For Tableau analysis, I created two dashboards: Sentiment Analysis and Sentiment Comparison.

Sentiment Analysis Dashboard

The purpose of this dashboard is to provide an overall analysis of the Sentiment of the Data tool specified by the filter in the top bar.

The three KPI’s on the left display the overall Affin Sentiment Score, the Bing Sentiment score, and the number of tweets that are being considered.

The packed bubble chart contains the sentiment words used in the tweets – their size correlates to how often they were used in relation to that data tool, while coloring is based on the sentiment scores. (Note: Time period filter does not affect this graphic).

The Sentiment by Day chart at the bottom displays the average Affin sentiment by day and is colored by the average Bing sentiment score. (Note: Two days can have similar Affin scores, but are colored differently because the Bing score may have rated a word differently, since it is on a binary scale).

Sentiment analysis dashboard

Sentiment Comparison Dashboard

The purpose of the Sentiment Comparison Dashboard is to compare two of the data tools that have had data pulled by the Alteryx Workflow.
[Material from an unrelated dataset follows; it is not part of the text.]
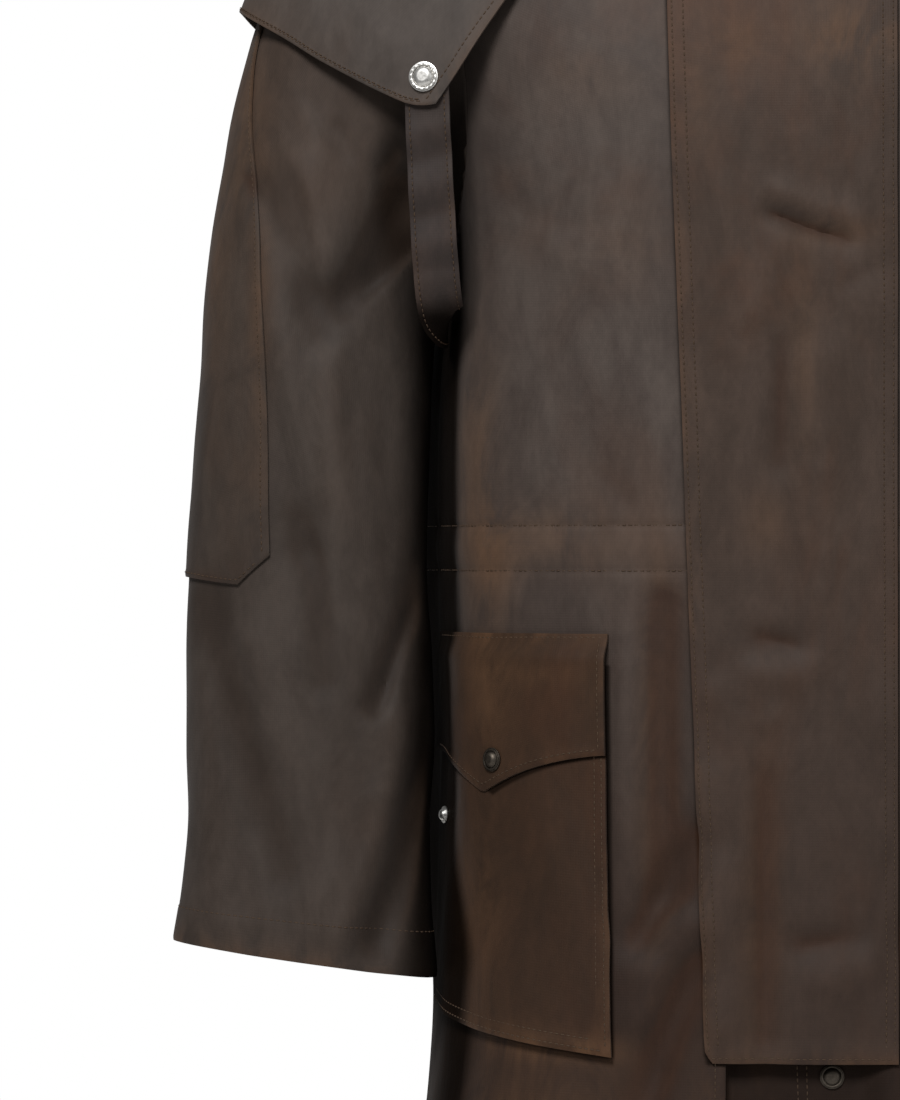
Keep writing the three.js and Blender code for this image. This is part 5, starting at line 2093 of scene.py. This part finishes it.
    def _tack(self, panel: Panel) -> list[Seam]:
        """Give the close stitches that hold the pocket's mouth at its front edge."""
        rows = []
        for k in range(6):
            down = np.linspace(6, 22, 12) / panel.length
            share = 1 - (1.5 + k * 0.7) / panel.width
            rows.append(Seam(panel, np.full_like(down, share), down, 0.5))
        return rows


@dataclass
class SnapCap:
    """The pressed cap of a snap: a rolled rim, a groove and a low dome.

    Attributes:
        name: The piece's name.
        node: The solid that it stands for.
        radius: Half its width, in millimetres.
        height: How far it stands up.
        look: Its metal.
        notches: Whether its rim is milled with small notches.
    """

    name: str
    node: str
    radius: float
    height: float
    look: SnapMetal
    notches: bool = False

    def build(self, place: np.ndarray, facing: np.ndarray) -> bpy.types.Object:
        """Model the cap and set it on the cloth.

        Args:
            place: The point under its middle, in millimetres.
            facing: The direction that it faces.

        Returns:
            The finished cap.
        """
        bpy.ops.object.select_all(action="DESELECT")
        r, h = self.radius * MM, self.height * MM
        bpy.ops.mesh.primitive_cylinder_add(
            vertices=32, radius=r, depth=0.3 * h, location=(0, 0, 0.15 * h),
        )
        piece = bpy.context.active_object
        piece.name = piece.data.name = self.name
        bpy.ops.object.transform_apply(location=True, rotation=True, scale=True)
        bpy.ops.object.mode_set(mode="EDIT")
        bpy.context.tool_settings.mesh_select_mode = (False, False, True)
        self._select_top()
        bpy.ops.mesh.inset(thickness=0.1 * r)
        bpy.ops.mesh.extrude_region_move(TRANSFORM_OT_translate={"value": (0, 0, 0.16 * h)})
        bpy.ops.mesh.inset(thickness=0.1 * r)
        bpy.ops.mesh.inset(thickness=0.05 * r)
        bpy.ops.mesh.extrude_region_move(TRANSFORM_OT_translate={"value": (0, 0, -0.16 * h)})
        bpy.ops.mesh.inset(thickness=0.04 * r)
        for rise, inset in ((0.34, 0.1), (0.18, 0.16), (0.1, 0.18), (0.05, 0.14)):
            bpy.ops.mesh.extrude_region_move(TRANSFORM_OT_translate={"value": (0, 0, rise * h)})
            bpy.ops.transform.resize(value=(1 - inset, 1 - inset, 1), center_override=(0, 0, 0))
        bpy.ops.mesh.inset(thickness=0.08 * r)
        bpy.ops.mesh.select_all(action="SELECT")
        bpy.ops.mesh.normals_make_consistent(inside=False)
        bpy.ops.object.mode_set(mode="OBJECT")
        if self.notches:
            self._mill(r, h)
        rounded = piece.modifiers.new("rounded", "BEVEL")
        rounded.width, rounded.segments, rounded.angle_limit = 0.035 * r, 2, math.radians(40)
        bpy.ops.object.modifier_apply(modifier=rounded.name)
        bpy.ops.object.shade_smooth_by_angle(angle=math.radians(50))
        self._set_down(piece, place, facing)
        self.look.put_on(piece)
        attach(piece, "root")
        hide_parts(self.node)
        LOG.info("%s: %d faces", piece.name, len(piece.data.polygons))
        return piece

    @staticmethod
    def _select_top() -> None:
        """Select the top face of the mesh that is being edited."""
        bpy.ops.mesh.select_all(action="DESELECT")
        bpy.ops.object.mode_set(mode="OBJECT")
        faces = bpy.context.active_object.data.polygons
        highest = max(faces, key=lambda f: (f.normal.z > 0.9, f.center.z))
        highest.select = True
        bpy.ops.object.mode_set(mode="EDIT")

    @staticmethod
    def _mill(r: float, h: float) -> None:
        """Raise every other face of the rim's top into a small tooth."""
        piece = bpy.context.active_object
        for face in piece.data.polygons:
            ring = math.hypot(face.center.x, face.center.y) / r
            turn = round((math.degrees(math.atan2(face.center.y, face.center.x)) % 360) / 11.25 - 0.5)
            face.select = 0.8 < ring < 0.9 and face.normal.z > 0.9 and turn % 2 == 0
        bpy.ops.object.mode_set(mode="EDIT")
        bpy.ops.mesh.extrude_faces_move(
            TRANSFORM_OT_shrink_fatten={"value": 0.07 * h},
        )
        bpy.ops.object.mode_set(mode="OBJECT")

    @staticmethod
    def _set_down(piece: bpy.types.Object, place: np.ndarray, facing: np.ndarray) -> None:
        """Turn the cap to its direction and put its place in its mesh."""
        turn = Vector((0, 0, 1)).rotation_difference(Vector(facing)).to_matrix().to_4x4()
        piece.matrix_world = Matrix.Translation(Vector(place * MM)) @ turn
        make_active(piece)
        bpy.ops.object.transform_apply(location=True, rotation=True, scale=True)


@dataclass
class Snaps:
    """All the snaps of the coat."""

    cape_at: tuple[float, float] = (-232.0, -160.0)
    pocket_at: tuple[float, float] = (-183.5, -590.0)
    front_at: tuple[float, float] = (24.0, -781.0)
    side_at: tuple[float, float] = (-82.0, -628.0)

    @staticmethod
    def _seen(
        surface: Surface, x: float, z: float, start: tuple[float, float], reach: tuple[float, float],
    ) -> tuple[np.ndarray, np.ndarray]:
        """Find the place of a surface that shows at a point from the front.

        Args:
            surface: The surface.
            x: The point's distance from the middle.
            z: Its height.
            start: Where the search starts.
            reach: How far it looks at first.

        Returns:
            The place's u and v.
        """
        u, v = start
        wide_u, wide_v = reach
        for _ in range(14):
            steps = np.linspace(-1, 1, 5)
            try_u, try_v = np.meshgrid(u + steps * wide_u, v + steps * wide_v)
            points = surface.points(try_u, try_v)
            best = np.argmin(np.hypot(points[..., 0] - x, points[..., 2] - z))
            u, v = float(try_u.flat[best]), float(try_v.flat[best])
            wide_u, wide_v = wide_u * 0.6, wide_v * 0.6
        return np.array([u]), np.array([v])

    def build(self) -> None:
        """Model each snap on the cloth that carries it."""
        u, v = self._seen(CapeSurface(), *self.cape_at, (0.95, 5.3), (0.06, 0.6))
        for side in Side:
            at = u if side is Side.RIGHT else 1 - u
            self._cap(f"cape_snap_{side.name.lower()}", CapeSurface(), at, v, GAP, 9.5, 4.2, True)
        u, v = self._seen(BODY_FACE, *self.pocket_at, (-60, 8.4), (15, 0.6))
        stand = pocket_out(u) + 2 * CLOTH + FOOT + GAP
        level = np.array([float(level_at_z(self.side_at[1]))])
        for side in Side:
            name, turn = side.name.lower(), side.value
            self._cap(f"pocket_snap_{name}", BODY_FACE, u * turn, v, stand, 7.5, 4.2, dark=True)
            angle = np.array([self.side_at[0] * turn])
            out = pocket_out(angle) + CLOTH + FOOT
            self._cap(f"side_snap_{name}", BODY_FACE, angle, level, out, 5.5, 4.2)
        u, v = self._seen(BODY_FACE, *self.front_at, (6, 10), (6, 0.5))
        self._cap("front_snap", BODY_FACE, u, v, underlap_inset(u, v) + GAP, 7.5, 3.2, dark=True)

    @staticmethod
    def _cap(
        node: str, surface: Surface, u: np.ndarray, v: np.ndarray, out: Numbers,
        radius: float, height: float, notches: bool = False, dark: bool = False,
    ) -> None:
        """Build one cap at a place on a surface."""
        look = DARK_METAL if dark else BRIGHT_METAL
        facing = surface.facing(u, v)[0]
        place = surface.lifted(u, v, out)[0]
        SnapCap("cap_" + node, node, radius, height, look, notches).build(place, facing)


@dataclass
class Studio:
    """The floor, the soft lights and the camera.

    Attributes:
        eye: Where the camera stands, in metres.
        aim: What it looks at.
        view_per_pixel: The angle that a pixel of the photograph spans.
        frame_height: The photograph's height in pixels.
    """

    eye: tuple[float, float, float] = (0.0, -3.3, -0.4575)
    aim: tuple[float, float, float] = (-0.214, -0.13, -0.4575)
    view_per_pixel: float = 1.956e-4
    frame_height: int = 1100
    floor_radius: float = 1.8

    def build(self) -> None:
        """Set up the floor, the lights, the world and the camera."""
        self._camera()
        self._floor()
        self._light("key", (-0.9, -3.2, 2.4), 1.4, 150)
        self._light("fill", (2.6, -2.4, 0.4), 2.4, 14)
        self._light("rim", (0.6, 2.8, 1.8), 2.0, 40)
        self._world()

    def _camera(self) -> None:
        """Set the camera at the photograph's angle."""
        data = bpy.data.cameras.new("camera")
        data.sensor_fit = "VERTICAL"
        data.sensor_height = 36.0
        span = 2 * math.tan(self.view_per_pixel * self.frame_height / 2)
        data.lens = data.sensor_height / span
        data.clip_end = 60
        camera = bpy.data.objects.new("camera", data)
        bpy.context.scene.collection.objects.link(camera)
        camera.location = self.eye
        look = Vector(self.aim) - Vector(self.eye)
        camera.rotation_euler = look.to_track_quat("-Z", "Y").to_euler()
        bpy.context.scene.camera = camera

    def _floor(self) -> None:
        """Lay a round floor just under the hem's fitting height."""
        bpy.ops.object.select_all(action="DESELECT")
        bpy.ops.mesh.primitive_circle_add(
            vertices=96, radius=self.floor_radius, fill_type="NGON", location=(0, 0, -1.28),
        )
        floor = bpy.context.active_object
        floor.name = "floor"
        PlainFloor().put_on(floor)

    def _light(self, name: str, place: tuple[float, float, float], size: float, watts: float) -> None:
        """Hang one square soft light that faces the coat's chest."""
        data = bpy.data.lights.new(name, "AREA")
        data.size = size
        data.energy = watts
        light = bpy.data.objects.new(name, data)
        bpy.context.scene.collection.objects.link(light)
        light.location = place
        look = Vector((0, 0, -0.5)) - Vector(place)
        light.rotation_euler = look.to_track_quat("-Z", "Y").to_euler()

    @staticmethod
    def _world() -> None:
        """Surround the coat with even white light."""
        world = bpy.data.worlds.new("studio")
        world.use_nodes = True
        tree = world.node_tree
        seen = add_node(tree, "LightPath").outputs["Is Camera Ray"]
        strength = add_node(tree, "MapRange", None, Value=seen, i3=0.16, i4=1.0).outputs[0]
        tree.links.new(strength, tree.nodes["Background"].inputs["Strength"])
        tree.nodes["Background"].inputs["Color"].default_value = (1, 1, 1, 1)
        bpy.context.scene.world = world
        bpy.context.scene.view_settings.view_transform = "Standard"


def body_filled() -> bpy.types.Object:
    """Fill the body out to just past its face, for trimming the sleeves."""
    level, angle = np.meshgrid(np.linspace(0, 8, 70), np.arange(0, 360, 4.0), indexing="ij")
    return filled("body_filled", BODY_FACE.lifted(angle, level, GAP))


def main() -> None:
    """Build every part of the coat in order."""
    logging.basicConfig(level=logging.INFO, format="%(message)s")
    Studio().build()
    sleeves = [Sleeve(side) for side in Side]
    armholes = [sleeve.hollow() for sleeve in sleeves]
    Body().build(armholes)
    trim = body_filled()
    for sleeve in sleeves:
        sleeve.build(trim)
    for cutter in (*armholes, trim):
        bpy.data.objects.remove(cutter)
    CapeAndCollar().build()
    StormFlap().build()
    for side in Side:
        Pocket(side).build()
    Snaps().build()


if __name__ == "__main__":
    main()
In the dashboard below, Tableau and Microsoft’s PowerBI are compared via the sentiment scores. 

The KPI’s (the same from the Sentiment Analysis Dashboard) allow a quick glance to see how each BI software is performing on Twitter. 
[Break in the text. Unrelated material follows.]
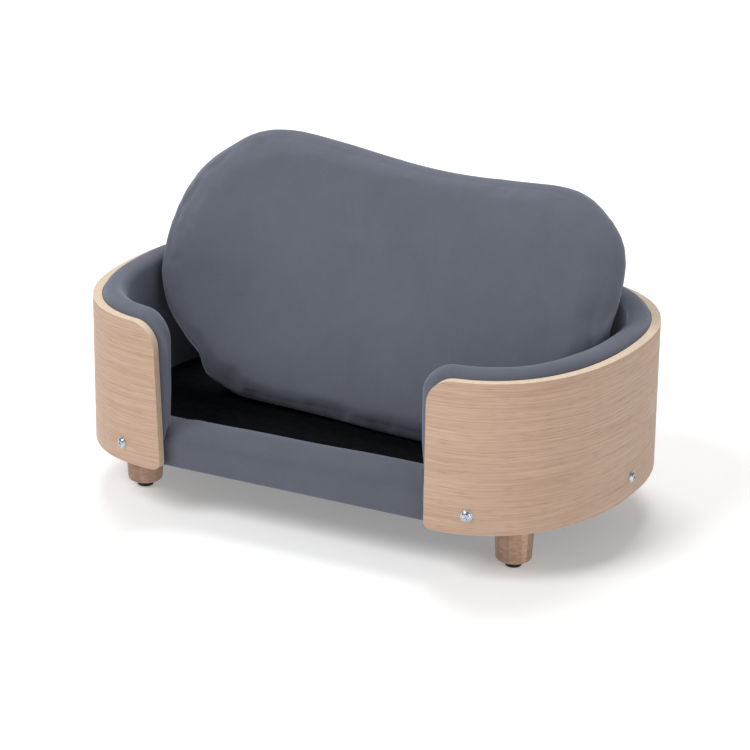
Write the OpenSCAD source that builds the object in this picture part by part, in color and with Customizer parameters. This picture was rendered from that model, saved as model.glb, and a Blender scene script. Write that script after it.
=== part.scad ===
// Pet sofa: a bent plywood shell with a padded liner, a boxed base on four turned legs
// and a loose seat cushion that stands on its long edge between the padded sides.
// Millimetres. The front faces -Y, the floor is z = 0, the origin is under the middle.

/* [Bent shell] */
// Width across the two sides
shell_w = 600; // [580:2:620]
// Depth from front to back
shell_d = 376; // [370:1:390]
// Height of the lower edge above the floor
shell_z = 55; // [45:1:65]
// Height of the plywood from edge to edge
shell_h = 158; // [150:1:170]
// Thickness of the plywood
ply_t = 9.5; // [8:0.5:11]
// Width of the doorway between the two front ends
door_w = 308; // [290:2:312]
// Radius of the upper front corners
top_corner_r = 28; // [20:1:38]
// Radius of the lower front corners
foot_corner_r = 8; // [4:1:10]

/* [Plan curve] */
// Half axis along X of a front corner
front_a = 144.8; // [140:0.2:150]
// Half axis along Y of a front corner
front_b = 194; // [188:1:196]
// Exponent of a front corner, 2 is an ellipse and more is squarer
front_n = 2.3; // [2.1:0.05:2.5]
// Half axis along X of a back corner
back_a = 159; // [150:1:165]
// Half axis along Y of a back corner
back_b = 181; // [175:1:186]
// Exponent of a back corner
back_n = 2.15; // [2:0.05:2.4]

/* [Padded liner] */
// Thickness of the upholstered wall
liner_t = 25; // [20:1:27]
// How far the padding stands above the plywood
liner_rise = 9; // [4:1:14]
// How far the padding stands past the shell's front ends
liner_proud = 7; // [3:1:8]
// Length over which the padding tapers at a front end
nose_l = 32; // [20:1:40]
// Thickness of the velvet with its backing
cloth_t = 1.5; // [1:0.1:2]
// Thickness of the bendable board behind the foam
liner_board_t = 3; // [2:0.5:4]

/* [Base] */
// Height of the seat deck above the shell's lower edge
deck_rise = 30; // [28:1:34]
// Height of the wooden rails
rail_h = 22; // [20:1:24]
// Depth of the front rail
front_rail_d = 25.5; // [22:0.5:28]
// How far the upholstered front lies behind the shell's front
front_set = 15; // [13:0.5:18]
// Height of the front roll's crest above the shell's lower edge
roll_rise = 47; // [42:1:52]
// Depth of the front roll
roll_d = 51; // [44:1:56]

/* [Legs] */
// Distance between the leg centres along X
leg_span_x = 437.5; // [420:0.5:444]
// Distance between the leg centres along Y
leg_span_y = 220; // [210:1:222]
// Diameter at the top of a leg
leg_top_d = 40; // [36:1:42]
// Diameter at the foot of a leg
leg_foot_d = 34; // [28:1:36]
// Diameter of the black glide
glide_d = 17; // [14:1:20]
// Height of the glide under the leg
glide_h = 6.5; // [2:0.5:8]

/* [Bolts] */
// Height of the bolts above the shell's lower edge
bolt_rise = 20; // [18:1:22]
// Distance of the front and back bolts from the middle plane
bolt_x = 200; // [190:1:206]
// Place of the side bolts along Y
bolt_y = -7; // [-12:1:0]
// Diameter of the domed bolt heads
bolt_head_d = 13; // [11:0.5:15]

/* [Cushion] */
// Width of the cushion
cushion_w = 527; // [500:1:528]
// Height of the cushion along its face
cushion_h = 295; // [270:1:300]
// Thickness at the rounded rim
cushion_t = 55; // [44:1:60]
// Extra thickness of each face in the middle
cushion_crown = 6; // [2:1:8]
// Lean of the left end from upright, degrees
lean_left = 15; // [12:1:20]
// Lean of the right end from upright, degrees
lean_right = 26; // [20:1:28]
// Turn of the cushion seen from above, degrees
cushion_yaw = -3.2; // [-4:0.2:-2]

/* [Hidden] */

gap = 0.3;              // clearance between pieces that are only laid together
eps = 1;                // overrun of a cutting tool
front_cx = shell_w / 2 - front_a;
back_cx = shell_w / 2 - back_a;
front_cy = front_b - shell_d / 2;
back_cy = shell_d / 2 - back_b;
shell_top = shell_z + shell_h;
deck_z = shell_z + deck_rise;
deck_cloth_t = 1;
deck_board_t = 3;
rail_top = deck_z - deck_cloth_t - deck_board_t;
rail_z = rail_top - rail_h;
dust_t = 0.8;
leg_top = rail_z - dust_t;
quarter_steps = 14;

// ---- plan curve: four quarters of a superellipse, each point as [x, y, normal x, normal y]

function quarter(a, b, n, t) =
    let(c = max(cos(t), 0), s = max(sin(t), 0),
        m = [pow(c, 2 - 2 / n) / a, pow(s, 2 - 2 / n) / b], k = norm(m))
    [a * pow(c, 2 / n), b * pow(s, 2 / n), m.x / k, m.y / k];

function front_point(t) =
    let(q = quarter(front_a, front_b, front_n, t))
    [front_cx + q[0], front_cy - q[1], q[2], -q[3]];

function back_point(t) =
    let(q = quarter(back_a, back_b, back_n, t))
    [back_cx + q[0], back_cy + q[1], q[2], q[3]];

// point of the front curve at a given distance x from the middle plane
function front_at(x) =
    let(u = max(0, (x - front_cx) / front_a), v = pow(1 - pow(u, front_n), 1 / front_n),
        m = [pow(u, front_n - 1) / front_a, pow(v, front_n - 1) / front_b], k = norm(m))
    [x, front_cy - front_b * v, m.x / k, -m.y / k];

function back_at(x) =
    let(u = max(0, (x - back_cx) / back_a), v = pow(1 - pow(u, back_n), 1 / back_n),
        m = [pow(u, back_n - 1) / back_a, pow(v, back_n - 1) / back_b], k = norm(m))
    [x, back_cy + back_b * v, m.x / k, m.y / k];

function side_at(y) =
    let(v = (front_cy - y) / front_b, u = pow(1 - pow(v, front_n), 1 / front_n),
        m = [pow(u, front_n - 1) / front_a, pow(v, front_n - 1) / front_b], k = norm(m))
    [front_cx + front_a * u, y, m.x / k, -m.y / k];

function mirrored(p) = [-p[0], p[1], -p[2], p[3]];
function inset(p, d) = [p[0] - d * p[2], p[1] - d * p[3]];
function backwards(list) = [for (i = [len(list) - 1:-1:0]) list[i]];

right_half = concat(
    [for (i = [0:quarter_steps]) front_point(90 - 90 * i / quarter_steps)],
    [for (i = [1:quarter_steps]) back_point(90 * i / quarter_steps)]);
plan_points = concat(right_half, [for (p = backwards(right_half)) mirrored(p)]);

// area inside the plan curve, moved in by d
module plan_area(d) {
    polygon([for (p = plan_points) inset(p, d)]);
}

module plan_slab(d, z0, z1) {
    translate([0, 0, z0]) linear_extrude(z1 - z0) plan_area(d);
}

module plan_ring(d0, d1, z0, z1) {
    translate([0, 0, z0]) linear_extrude(z1 - z0) difference() {
        plan_area(d0);
        plan_area(d1);
    }
}

module block(x0, x1, y0, y1, z0, z1) {
    translate([x0, y0, z0]) cube([x1 - x0, y1 - y0, z1 - z0]);
}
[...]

The tables at the bottom display the average Affin and Bing scores per day, allowing for some quick trend analysis for each tool. (Note: the time period for these charts is selected from the filter on the Sentiment Analysis Dashboard).

10.png

The Tableau visualizations above allow for rapid insights into these BI tools. We can see that Tableau’s efforts to engage with customers on Twitter have a high correlation with a more positive sentiment of their product.

In just a week’s time and the right tools, I was able to enhance my understanding of the business intelligence tool space and analyze user sentiment. This type of project would be invaluable to any business seeking a greater understanding of their customers.